Number Relationships & Operations

  • Uses a range of strategies, such as counting, subitizing, or matching, to compare quantity in two sets of objects and describes the comparison with terms, such as more, less, greater than, fewer, or equal to.

Measurement & Comparison

  • Compares objects using attributes of length, weight and size (bigger, longer, taller, heavier).

 

Common Core Standards

Kindergarten

Counting and Cardinality

Know number names and the count sequence.

  • K.CC.1. Count to 100 by ones and by tens.
  • K.CC.2. Count forward beginning from a given number within the known sequence (instead of having to begin at 1).

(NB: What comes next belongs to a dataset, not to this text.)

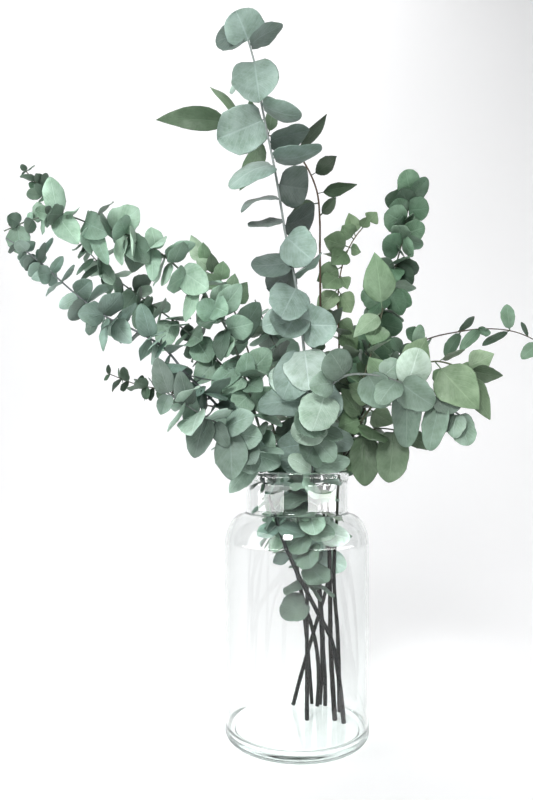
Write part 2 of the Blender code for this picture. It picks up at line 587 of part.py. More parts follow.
def rule_leaf(shoot, root, frame, angle, opening, roll, size, draw):
    """A leaf that follows its species' habit, set round the stem by the angle."""
    species = SPECIES[shoot.species]
    tangent, side, up = frame
    outward = side * math.cos(math.radians(angle)) + up * math.sin(math.radians(angle))
    open_by = math.radians(opening)
    along = tangent * math.cos(open_by) + outward * math.sin(open_by)
    along = (along - Vector((0, 0, species.droop * draw["droop"]))).normalized()
    normal = tangent - along * tangent.dot(along)
    if normal.length < 0.1:
        normal = outward - along * outward.dot(along)
    normal = turned(normal.normalized(), along, roll)
    scale = shoot.size * size
    return Leaf(shoot.name, species, root, along, normal, species.length * scale, species.width * scale,
                draw["arch"], draw["cup"])


TURNS = ((0, 1, 0), (6, 1, 0), (-6, 1, 0), (0, 1, 5), (0, 1, -5), (14, 1, 0), (-14, 1, 0),
         (0, 1, 12), (0, 1, -12), (28, 1, 8), (-28, 1, -8),
         (0, .88, 0), (20, .88, 12), (-20, .88, -12), (45, .88, 0), (-45, .88, 0), (0, .76, 20),
         (0, .76, -20), (35, .76, 15), (-35, .76, -15))
SWINGS = tuple((angle, opening, size) for size in (1.0, 0.86, 0.72)
               for angle, opening in ((0, 0), (18, 0), (-18, 0), (0, 14), (0, -16), (36, 6), (-36, 6),
                                      (54, -10), (-54, -10), (75, 0), (-75, 0)))


def form_draw(rng):
    return {"arch": rng.uniform(-0.05, 0.13), "cup": rng.uniform(-0.20, 0.28),
            "droop": rng.uniform(0.3, 1.8)}


def placed_leaves(lines, crowd):
    """Every leaf of every tree, single ones first, each kept only where it is clear of the rest."""
    leaves = {s.tree: [] for s in SHOOTS}
    shoots = {s.name: s for s in SHOOTS}
    rng = random.Random(5)
    for row in SINGLE_LEAVES:
        shoot = shoots[row[0]]
        leaf = clear_leaf(row, shoot, lines[shoot.name], form_draw(rng), crowd)
        if leaf:
            leaves[shoot.tree].append(leaf)
    for shoot in SHOOTS:
        leaves[shoot.tree] += rule_leaves(shoot, lines[shoot.name], crowd, SPECIES[shoot.species].spacing)
    return leaves


def clear_leaf(row, shoot, line, draw, crowd):
    """The single leaf in the first of its poses that is clear of all others, or None."""
    for turn, shrink, lean in TURNS:
        leaf = single_leaf(row, shoot, line, draw, turn, shrink, lean)
        if crowd.free(shoot.tree, leaf):
            crowd.add(shoot.tree, leaf)
            return leaf
    return None


TIP_SHARE = 0.14


def rule_leaves(shoot, line, crowd, spacing):
    """Leaves in turned pairs, or one by one round the stem, over the leafy share of a shoot."""
    rng = random.Random(shoot.seed)
    species = SPECIES[shoot.species]
    frames = frames_along(line)
    total = (len(line) - 1) * FINE_STEP
    position = shoot.leafy[0] * total
    end = shoot.leafy[1] * total
    spin = rng.uniform(0, 360)
    kept = []
    while position <= end:
        i = min(len(line) - 2, int(position / FINE_STEP))
        to_tip = (total - position) / total
        young = min(1.0, 0.45 + 0.55 * to_tip / TIP_SHARE)
        angles = (spin, spin + 180) if species.pair else (spin,)
        for k, angle in enumerate(angles):
            draw = form_draw(rng)
            opening = species.open_angle * (0.65 + 0.35 * young) + rng.uniform(-12, 12)
            size = young * rng.uniform(0.86, 1.12)
            roll = rng.uniform(-48, 48)
            jitter = rng.uniform(-16, 16)
            root = Vector(line[i]) + frames[i][0] * (0.0008 * k)
            for swing, wider, smaller in SWINGS:
                leaf = rule_leaf(shoot, root, frames[i], angle + jitter + swing, opening + wider,
                                 roll, size * smaller, draw)
                if crowd.free(shoot.tree, leaf):
                    crowd.add(shoot.tree, leaf)
                    kept.append(leaf)
                    break
        spin += 90 if species.pair else 137.5
        position += spacing * shoot.size * (0.55 + 0.45 * young)
    return kept


def bottle_profile():
    """Outline of the glass from the middle of the foot, up the outside, over the lip and down inside."""
    outer = [(0.0, 0.0), (BODY_RADIUS - FOOT_ROUND, 0.0)]
    outer += arc(BODY_RADIUS - FOOT_ROUND, FOOT_ROUND, FOOT_ROUND, -60, 0, 3)
    shoulder = SHOULDER_TOP - SHOULDER_BOTTOM
    for k in range(5):
        turn = math.radians(90 * k / 4)
        outer.append((NECK_RADIUS + (BODY_RADIUS - NECK_RADIUS) * math.cos(turn) ** 0.9,
                      SHOULDER_BOTTOM + shoulder * math.sin(turn) ** 1.2))
    outer += [(NECK_RADIUS, BOTTLE_HEIGHT - 0.014), (LIP_RADIUS, BOTTLE_HEIGHT - 0.005)]
    outer += [(LIP_RADIUS - 0.0010, BOTTLE_HEIGHT - 0.001), (LIP_RADIUS - 0.0028, BOTTLE_HEIGHT)]
    inner = [(LIP_RADIUS - 0.0048, BOTTLE_HEIGHT - 0.002),
             (NECK_RADIUS - GLASS_WALL, BOTTLE_HEIGHT - 0.014),
             (NECK_RADIUS - GLASS_WALL, SHOULDER_TOP)]
    for k in range(1, 5):
        turn = math.radians(90 * (4 - k) / 4)
        inner.append((NECK_RADIUS - GLASS_WALL + (BODY_RADIUS - NECK_RADIUS) * math.cos(turn) ** 0.9,
                      SHOULDER_BOTTOM - GLASS_WALL * 0.4 + shoulder * math.sin(turn) ** 1.2))
    inner += reversed(arc(BODY_RADIUS - GLASS_WALL - FOOT_ROUND, GLASS_FLOOR + FOOT_ROUND, FOOT_ROUND,
                          -90, 0, 3))
    inner.append((0.0, GLASS_FLOOR))
    return outer + inner


def arc(centre_x, centre_z, radius, start, end, steps):
    angles = [math.radians(start + (end - start) * k / steps) for k in range(steps + 1)]
    return [(centre_x + radius * math.cos(a), centre_z + radius * math.sin(a)) for a in angles]


def turned_solid(profile, sides):
    """(points, faces) of the profile turned round Z. Its first and last points lie on the axis."""
    points = [Vector((0, 0, profile[0][1]))]
    ring = profile[1:-1]
    for radius, z in ring:
        for k in range(sides):
            angle = 2 * math.pi * k / sides
            points.append(Vector((radius * math.cos(angle), radius * math.sin(angle), z)))
    points.append(Vector((0, 0, profile[-1][1])))
    faces = []
    for k in range(sides):
        n = (k + 1) % sides
        faces.append((0, 1 + n, 1 + k))
        for r in range(len(ring) - 1):
            a = 1 + r * sides
            faces.append((a + k, a + n, a + sides + n, a + sides + k))
        a = 1 + (len(ring) - 1) * sides
        faces.append((a + k, a + n, len(points) - 1))
    return points, faces


def material(name, colour, roughness):
    made = bpy.data.materials.new(name)
    made.use_nodes = True
    shader = made.node_tree.nodes["Principled BSDF"]
    shader.inputs["Base Color"].default_value = (*colour, 1)
    shader.inputs["Roughness"].default_value = roughness
    shader.inputs["Metallic"].default_value = 0.0
    return made


def add_object(name, points, faces, collection=None):
    mesh = bpy.data.meshes.new(name)
    mesh.from_pydata([tuple(p) for p in points], [], faces)
    mesh.validate()
    made = bpy.data.objects.new(name, mesh)
    (collection or bpy.context.scene.collection).objects.link(made)
    return made


def fused(name, shapes):
    """One solid from a stem and everything that grows on it, by one union with a collection."""
    base = add_object(name, *shapes[0])
    group = bpy.data.collections.new(name + "_parts")
    bpy.context.scene.collection.children.link(group)
    for k, shape in enumerate(shapes[1:]):
        add_object(f"{name}_{k}", *shape, group)
    union = base.modifiers.new("grow", "BOOLEAN")
    union.operation = "UNION"
    union.operand_type = "COLLECTION"
    union.collection = group
    union.solver = "MANIFOLD"
    bpy.context.view_layer.update()
    graph = bpy.context.evaluated_depsgraph_get()
    mesh = bpy.data.meshes.new_from_object(base.evaluated_get(graph))
    base.modifiers.clear()
    base.data = mesh
    mesh.name = name
    for part in list(group.objects):
        bpy.data.objects.remove(part)
    bpy.data.collections.remove(group)
    return base


def coarse_tube(route):
    """The stem of a shoot with few faces. A main stem's foot stands just clear of the glass floor."""
    few = route.knots.copy()
    radii = radii_along(route.shoot, len(few))
    if route.shoot.route[0][1] > MAIN_STEM_PX:
        tangent = Vector(few[1] - few[0]).normalized()
        few[0, 2] = GLASS_FLOOR + SEAT_GAP + radii[0] * math.sqrt(1 - tangent.z ** 2)
    return tube(few, radii, STEM_SIDES)


def build():
    for old in list(bpy.data.objects):
        bpy.data.objects.remove(old)
    glass = material("clear_glass", COLOURS["glass"], 0.04)
    silver = material("silver_leaf", COLOURS["silver"], 0.55)
    green = material("green_leaf", COLOURS["green"], 0.50)

    profile = turned_solid(bottle_profile(), BOTTLE_SIDES)
    bottle = add_object("glass_bottle", *profile)
    bottle.data.materials.append(glass)
    bottle.data.shade_smooth()
    bottle.data.set_sharp_from_angle(angle=math.radians(40))

    routes = pushed_apart()
    lines = {name: route.points() for name, route in routes.items()}
    coarse = {name: coarse_tube(route) for name, route in routes.items()}
    crowd = Crowd(lines, coarse, profile)
    leaves = placed_leaves(lines, crowd)
    for tree, blades in leaves.items():
        stems = [coarse[s.name] for s in SHOOTS if s.tree == tree]
        made = fused(tree, stems + [blade(leaf) for leaf in blades])
        made.data.materials.append(green if tree in GREEN_TREES else silver)
        print(tree, "leaves", len(blades), "triangles", sum(len(p.vertices) - 2 for p in made.data.polygons))


build()
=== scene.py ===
"""The look of mixed eucalyptus branches in a clear glass bottle, on a white floor.

Metres, +Z up, origin at the middle of the bottle's foot. The front view looks along +Y.
The stems and the larger leaves stand where the solids have them. Small leaves fill the gaps.
"""

import json
import math
import random
from dataclasses import dataclass, replace

import bpy
import numpy as np
from mathutils import Matrix, Vector
from mathutils.bvhtree import BVHTree

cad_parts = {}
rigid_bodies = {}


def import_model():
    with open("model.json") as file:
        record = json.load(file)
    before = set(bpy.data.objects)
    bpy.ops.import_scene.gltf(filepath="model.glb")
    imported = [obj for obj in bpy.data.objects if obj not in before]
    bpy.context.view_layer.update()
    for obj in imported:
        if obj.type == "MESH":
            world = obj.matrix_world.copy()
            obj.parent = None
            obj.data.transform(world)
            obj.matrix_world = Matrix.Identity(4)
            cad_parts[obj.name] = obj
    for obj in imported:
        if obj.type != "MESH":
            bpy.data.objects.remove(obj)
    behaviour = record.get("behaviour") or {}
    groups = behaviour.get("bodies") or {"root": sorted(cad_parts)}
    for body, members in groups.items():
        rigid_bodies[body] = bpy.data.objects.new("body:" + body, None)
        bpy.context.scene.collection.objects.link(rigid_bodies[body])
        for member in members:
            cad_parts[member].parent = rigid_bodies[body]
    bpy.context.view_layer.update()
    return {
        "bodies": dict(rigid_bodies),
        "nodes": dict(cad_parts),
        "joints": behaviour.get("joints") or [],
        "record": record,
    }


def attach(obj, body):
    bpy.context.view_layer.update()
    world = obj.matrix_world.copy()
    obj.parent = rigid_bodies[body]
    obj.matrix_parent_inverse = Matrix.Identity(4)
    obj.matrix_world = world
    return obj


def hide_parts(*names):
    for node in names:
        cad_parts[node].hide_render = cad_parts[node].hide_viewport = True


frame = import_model()

# Glass bottle
BOTTLE_HEIGHT = 0.310
BODY_RADIUS = 0.085
NECK_RADIUS = 0.0598
LIP_RADIUS = 0.0612
GLASS_WALL = 0.0038
GLASS_FLOOR = 0.0100
FOOT_ROUND = 0.0080
SHOULDER_BOTTOM = 0.228
SHOULDER_TOP = 0.262
INNER_DROP = GLASS_WALL * 0.4
INNER_SHOULDER_BOTTOM = SHOULDER_BOTTOM - INNER_DROP
SHOULDER_OUT_POWER = 0.9
SHOULDER_UP_POWER = 1.2
FLARE_START = BOTTLE_HEIGHT - 0.014
# The solid's lip, over its top and inwards: (in from the lip's radius, down from the top)
LIP = ((0, 0.005), (0.0010, 0.001), (0.0028, 0), (0.0048, 0.002))
BOTTLE_SIDES = 32

# Stems and blades
BLADE_THICKNESS = 0.0008
PETIOLE_HALF_WIDTH = 0.0007
STEM_SIDES = 5
STEM_STEP = 0.036
CLEARANCE = 0.0006
STEM_CLEARANCE = 0.0022
SEAT_GAP = 0.0003
FINE_STEP = 0.005
# Only main stems start as low as this in the view
MAIN_STEM_PX = 600

# Front view that the routes and the single leaves are read from: the eye's place in metres,
# its focal length in pixels, and the pixel that it looks straight at.
EYE = Vector((-0.036, -0.749, 0.322))
VIEW_FOCAL_PX = 630.0
VIEW_CENTRE_PX = (266.5, 462.0)


@dataclass(frozen=True)
class Species:
    """Leaf habit: sizes in metres, angles in degrees. The two powers set how blunt each end is."""

    length: float
    width: float
    base_power: float
    tip_power: float
    petiole: float
    spacing: float
    pair: bool
    open_angle: float
    droop: float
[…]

Count to tell the number of objects.

  • K.CC.4. Understand the relationship between numbers and quantities; connect counting to cardinality.
    • When counting objects, say the number names in the standard order, pairing each object with one and only one number name and each number name with one and only one object.
    • Understand that the last number name said tells the number of objects counted. The number of objects is the same regardless of their arrangement or the order in which they were counted.
    • Understand that each successive number name refers to a quantity that is one larger.

Compare numbers

  • K.CC.6. Identify whether the number of objects in one group is greater than, less than, or equal to the number of objects in another group, e.g., by using matching and counting strategies.
  • K.CC.7. Compare two numbers between 1 and 10 presented as written numerals.

Operations and Algebraic Thinking

Understand addition as putting together and adding to, and understand subtraction as taking apart and taking from.

  • K.OA.1. Represent addition and subtraction with objects, fingers, mental images, drawings, sounds (e.g., claps), acting out situations, verbal explanations, expressions, or equations.
  • K.OA.5. Fluently add and subtract within 5.

Geometry

Identify and describe shapes (squares, circles, triangles, rectangles, hexagons, cubes, cones, cylinders, and spheres).

  • K.G.1. Describe objects in the environment using names of shapes, and describe the relative positions of these objects using terms such as above, below, beside, in front of, behind, and next to.